Any orders placed prior to The Body Shop going into administration will continue to be honoured as normal. You can also still buy goods from The Body Shop both in-store and online for now.

If you need a refund or if goods turn out to be faulty, you can still take them back to your nearest store for now (provided it's still open).

However, be warned: if The Body Shop were to stop trading entirely, you may struggle to get your money back. That's because you would have to file a claim with FRP and join a list of creditors owed money by The Body Shop – and there's no guarantee that you would get your money back in that situation.

Your only other option is to file a claim with your debit or credit card provider, if you paid using one of these. See below for more info on how to submit a claim to your card provider.

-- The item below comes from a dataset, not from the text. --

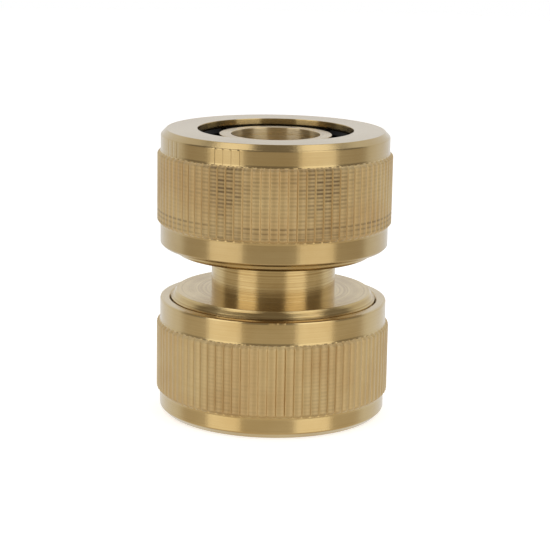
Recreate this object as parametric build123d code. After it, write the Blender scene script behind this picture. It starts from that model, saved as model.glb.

You can still return items within 45 days – but don't delay

If you've changed your mind about an item, The Body Shop is still honouring its returns policy by allowing you to return items bought in-store or online within 45 days, FRP told us.

  • Bought an item online? You can send it back by post – see The Body Shop's website for how to return an item – or return it in-store for a full refund.
  • Bought an item in store? You can bring it to any The Body Shop store with your receipt for a full refund. If you don't have a receipt, you'll be offered an exchange or gift card (though accepting a gift card is risky given the circumstances).

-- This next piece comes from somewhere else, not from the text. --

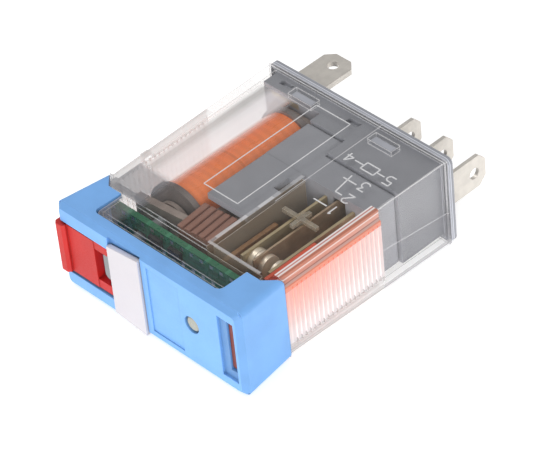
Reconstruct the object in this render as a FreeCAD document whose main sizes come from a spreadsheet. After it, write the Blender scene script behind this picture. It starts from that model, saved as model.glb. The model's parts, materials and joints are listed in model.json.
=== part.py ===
import FreeCAD, Part
import math
import os
import re

import Sketcher

# A plug-in relay, lying on one large face as it rests on a bench.
# Frame: +X across the width, +Y the way the blades plug in, +Z through the thickness.
# Origin: centre of the base's rear face, the plane that seats on the socket. Millimetres.

doc = FreeCAD.newDocument("plug_in_relay")
sheet = doc.addObject("Spreadsheet::Sheet", "Dimensions")

DIMENSIONS = {
    # envelope: every housing piece is centred on X and Z, so most sizes are half sizes
    "clearance": 0.05,
    "flange_half_width": 15.2, "flange_half_thick": 6.5, "flange_depth": 0.8,
    "flange_corner": 0.8,
    # clear cover: tapers a little from the flange to the front
    "cover_half_width_rear": 14.95, "cover_half_thick_rear": 6.35,
    "cover_half_width_front": 14.45, "cover_half_thick_front": 6.07,
    "cover_rim_half_width": 15.1, "cover_rim_half_thick": 6.43, "cover_rim_depth": 0.35,
    "cover_wall": 0.7, "cover_side_end": 28.15, "cover_shoulder_end": 30.0,
    "cover_shoulder_half_width_rear": 14.93, "cover_shoulder_half_width_front": 13.0,
    "cover_inner_end": 29.3, "nose_inner_end": 32.6,
    "nose_half_width": 13.95, "nose_half_thick": 5.4, "nose_end": 33.2,
    "tongue_end": 34.35, "tongue_half_width": 10.7, "tongue_root": 0.5, "tongue_corner": 0.8,
    "grip_start": 12.3, "grip_half_width": 15.05, "grip_ramp": 1.4, "grip_margin": 0.5,
    "grip_groove_pitch": 0.74, "grip_groove_depth": 0.18, "grip_groove_width": 0.28,
    "grip_groove_half_height": 4.3,
    "pip_half_width": 0.6, "pip_reach": 0.75, "pip_ahead": 22.0, "pip_high": 4.4,
    "partition_left": 3.2, "partition_thick": 0.6, "partition_rear": 13.6,
    "partition_right": 12.0, "partition_front_thick": 0.45,
    "window_width": 4.0, "window_height": 1.5, "window_rear": 2.2,
    "window_left_centre": -7.1, "window_right_centre": 6.6, "latch_gap": 0.3,
    # blue front cap: widest at the front, with ears along the narrow sides
    "cap_half_width_rear": 15.05, "cap_half_thick_rear": 6.2,
    "cap_half_width_front": 15.85, "cap_half_thick_front": 6.5,
    "cap_rear": 28.2, "cap_front": 36.4, "cap_front_wall": 1.1,
    "cap_inner_half_width_rear": 14.15, "cap_inner_half_thick_rear": 5.5,
    "cap_inner_half_width_front": 14.85, "cap_inner_half_thick_front": 5.7,
    "cap_bevel": 0.7, "cap_edge_round": 0.8, "cap_shoulder": 30.05,
    "cap_shoulder_half_width_rear": 15.0, "cap_shoulder_half_width_front": 13.1,
    "cap_notch_end": 34.5, "cap_notch_half_width": 10.85,
    "lever_bay_right": -6.55, "lever_bay_low": -4.1, "lever_bay_high": 3.9,
    "lever_bay_floor": 34.8, "lever_bay_wall": 0.7,
    "plate_recess_left": -6.55, "plate_recess_right": -0.85, "plate_recess_high": 5.95,
    "plate_recess_depth": 0.5, "panel_left": 0.1, "panel_right": 5.5,
    "panel_half_height": 5.0, "panel_depth": 0.15,
    "flag_bay_left": 12.1, "flag_bay_right": 14.75, "flag_bay_half_height": 4.6,
    "flag_bay_depth": 0.35, "flag_slot_left": 13.3, "flag_slot_right": 14.5,
    "flag_slot_low": -3.4, "flag_slot_high": 4.5,
    # label plate, lever and test plunger on the cap's front
    "plate_left": -6.4, "plate_right": -0.95, "plate_front": 36.75, "plate_thick": 0.65,
    "plate_high_left": 4.9, "plate_low_left": -5.6, "plate_high_right": 5.5,
    "plate_low_right": -6.2,
    "lever_pivot_across": -7.45, "lever_pivot_ahead": 35.6, "lever_pin_radius": 0.35,
    "lever_left": -14.2, "lever_right": -9.5, "lever_low": -3.75, "lever_high": 3.65,
    "lever_front": 36.3, "lever_back": 35.1, "lip_left": -15.85, "lip_front": 36.95,
    "lip_edge": 0.35, "lever_arm_inner": 2.4, "lever_arm_radius": 0.62,
    "plunger_across": -7.6, "plunger_half_width": 0.8, "plunger_centre_high": 0.3,
    "plunger_half_height": 2.0, "plunger_front": 35.9, "plunger_rear": 26.95,
    "guide_gap": 0.25,
    # status board and lamp behind the cap
    "board_front": 30.6, "board_thick": 0.8, "board_left": -12.6, "board_right": 11.6,
    "board_half_height": 4.5, "lamp_across": 7.4, "lamp_high": 0.3, "lamp_radius": 1.15,
    "lamp_front": 36.25, "lamp_dome": 0.4, "lamp_collar_radius": 1.6, "lamp_collar_end": 31.9,
    "chip_length": 2.0, "chip_width": 1.2, "chip_height": 0.55, "chip_first": -5.4,
    "chip_pitch": 3.4, "chip_row_high": 2.2, "chip_row_low": -3.2,
    # grey base
    "base_half_width": 13.9, "base_half_thick": 5.5, "coil_side_depth": 3.3,
    "coil_side_edge": -4.0, "step_left": 2.0, "step_rear": 5.0, "step_front": 8.1, "step_groove": 0.35,
    "base_front": 12.6, "base_lower_half_thick": 5.2, "base_lower_half_width": 13.5,
    "roof_left": -3.9, "roof_right": 2.9, "roof_front": 22.5,
    "roof_half_high": 5.25, "roof_half_low": 4.4, "roof_notch_left": 1.5,
    "roof_notch_rear": 14.2, "roof_notch_front": 16.7, "yoke_pocket_half_high": 3.75,
    "spring_pocket_left": 7.4, "spring_pocket_right": 9.4, "spring_pocket_rear": 5.1,
    "spring_pocket_low": -3.9, "spring_pocket_high": 4.4,
    "key_slot_width": 2.0, "key_slot_height": 0.8, "key_slot_rear": 1.5,
    "key_slot_depth": 0.6, "key_slot_left": -12.2, "key_slot_right": -0.6,
    # blades: 4.8 x 0.8 quick-connect tabs
    "blade_width": 4.8, "blade_thick": 0.8, "contact_blade_thick": 0.5, "blade_reach": 7.1,
    "blade_tip_cut": 1.1,
    "blade_hole_radius": 0.8, "blade_hole_back": 1.95,
    "blade_one_across": 2.6, "blade_two_across": 8.05, "blade_three_across": 13.4,
    "coil_blade_across": -10.2, "coil_blade_high": 4.4, "blade_root_one": 6.6,
    "blade_root_two": 5.0, "blade_root_three": 4.2,
    # contacts: springs stand in YZ planes and close along X
    "arm_thick": 0.4, "arm_low": -1.6, "arm_high": 3.9, "arm_front": 26.7,
    "nc_arm_left": 5.95, "no_arm_left": 10.6, "spring_thick": 0.3, "spring_low": -3.6,
    "spring_high": 4.1, "spring_front": 26.6, "spring_rear": 5.1, "spring_centre": 8.05,
    "rivet_radius": 1.5, "rivet_place": 24.7, "rivet_high": 2.2, "rivet_head": 0.7,
    "rivet_gap": 0.05, "contact_gap": 1.08, "rivet_shank_radius": 0.7,
    # magnet
    "coil_across": -7.6, "coil_rear": 4.8, "coil_front": 24.4, "bobbin_flange": 0.8,
    "bobbin_flange_radius": 5.1, "bobbin_tube_radius": 2.3, "bobbin_bore_radius": 1.8,
    "winding_radius": 4.45, "tape_thick": 0.2, "core_radius": 1.75,
    "pole_radius": 3.0, "pole_thick": 0.6, "shading_outer": 2.4, "shading_inner": 1.8,
    "shading_depth": 0.3,
    "yoke_left": -12.0, "yoke_right": -1.2, "yoke_thick": 1.2, "yoke_half_high": 3.6,
    "yoke_rear": 3.4, "yoke_front": 25.2,
    "armature_open_angle": 5.0, "armature_pivot_across": -1.8, "armature_left": -12.2,
    "armature_right": -1.4, "armature_gap": 0.05, "armature_thick": 1.0, "armature_half_high": 3.4,
    "armature_arm_left": -0.2, "armature_arm_right": 0.5, "armature_arm_rear": 16.5,
    "armature_arm_low": -3.4, "armature_arm_high": -1.9,
    "leaf_thick": 0.2, "leaf_rear": 14.0, "leaf_front": 27.1, "leaf_reach": -5.0,
    "leaf_low": -1.4, "leaf_high": 0.7,
    "actuator_left": -3.4, "actuator_right": 2.4, "actuator_front": 28.2,
    "actuator_low": 1.2, "actuator_high": 4.5, "actuator_rear": 23.2,
    "actuator_roof_low": 3.75, "actuator_groove": 0.3,
    "actuator_groove_pitch": 1.1, "lead_radius": 0.2, "lead_across": -9.6,
    "lead_high": 4.3,
    # card, indicator flag and contact carrier
    "card_left": -0.1, "card_front": 18.3, "card_rear": 17.0, "card_low": -3.5,
    "card_high": -2.0, "card_spring_gap": 0.05, "card_post_left": 6.9,
    "cross_low": 4.3, "cross_high": 4.85, "cross_left": 4.6, "cross_right": 10.3,
    "cross_bar": 0.55, "cross_front": 19.8, "cross_rear": 16.6, "cross_ahead": 18.1,
    "cross_across": 7.6, "runner_low": -4.4, "runner_high": -3.75,
    "runner_right": 11.4, "peg_across": 10.9, "peg_ahead": 17.65, "peg_radius": 0.35,
    "peg_high": -3.0, "flag_left": 12.2, "flag_thick": 0.5, "flag_rear": 14.0,
    "flag_low": -3.6, "flag_high": 5.2, "flag_neck_start": 28.8, "flag_neck_high": 4.3,
    "flag_jog_front": 35.1, "flag_jog_thick": 0.5, "flag_tip_front": 35.8,
    "flag_tip_low": -3.1, "flag_tip_gap": 0.1, "flag_foot_left": 10.2,
    "flag_tail_start": 20.5, "flag_tail_high": 3.9,
    "flag_foot_thick": 0.5, "flag_foot_front": 20.2, "flag_foot_rear": 15.2,
    "flag_travel": 1.2, "card_travel": 0.64, "peg_slot_gap": 0.1,
    "carrier_left": 4.1, "carrier_right": 12.0, "carrier_front": 28.6,
    "carrier_rear": 12.75, "carrier_low": -5.2, "carrier_high": -4.5,
    "carrier_rib_high": 1.6, "carrier_rib_thick": 0.6, "carrier_side_high": 3.0,
    "carrier_side_rear": 19.3,
}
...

We'd recommend returning unwanted items sooner rather than later, if you can. As set out above, if the retailer were to stop trading altogether, you'd have to file a creditor's claim to try and get your money back and you may end up out of pocket. Alternatively, you could try to claim to your card provider if you used one to make the purchase.

Where goods are faulty, under consumer rights law you should be offered a repair, replacement, or refund – though again, this may be hard to enforce if the firm stops trading. See our Consumer Rights guide for more on this.

Gift cards can still be redeemed for now

Administrators are allowed to change gift card terms and conditions when a firm goes bust and whether you can claim for their original value isn't guaranteed.

However, FRP says The Body Shop will continue to accept own-brand gift cards both in-store and online for now. Multi-store gift cards, such as those sold by Love2Shop, will also continue to be accepted.

We'd recommend using any gift cards as soon as you can in case the retailer stops trading. Again, if this were to happen, you'd have to register to claim your money back from FRP or via your card provider and there are no guarantees this would work.

How to try getting your money back

If you're struggling to get your money back from The Body Shop, you can usually try to claim the cash from the administrator by becoming an "unsecured creditor". But here, you become another person on the administrator's list of people it owes money to with no guarantee of getting your cash back. 

Alternatively, if you paid on plastic you may be able to get your money back via your debit or credit card provider. 

If you paid with a debit card OR bought an item costing £100 or less with a credit card, try Chargeback. Here, your bank will try to get your money back from The Body Shop's bank. While it's not legal protection, it is a robust rule, which helps many people get their money back.

You typically have 120 days from the date of the purchase to submit a claim – so go quick – usually it's just a phone call where you tell the card firm what happened and ask it to do a chargeback, but for easy step-by-step help, see our Chargeback guide.

We suspect most transactions were under £100, but just in case, if you ordered any single item costing over £100 and paid on a credit card, then you also have even stronger Section 75 legal rights, which you can use to get your money back.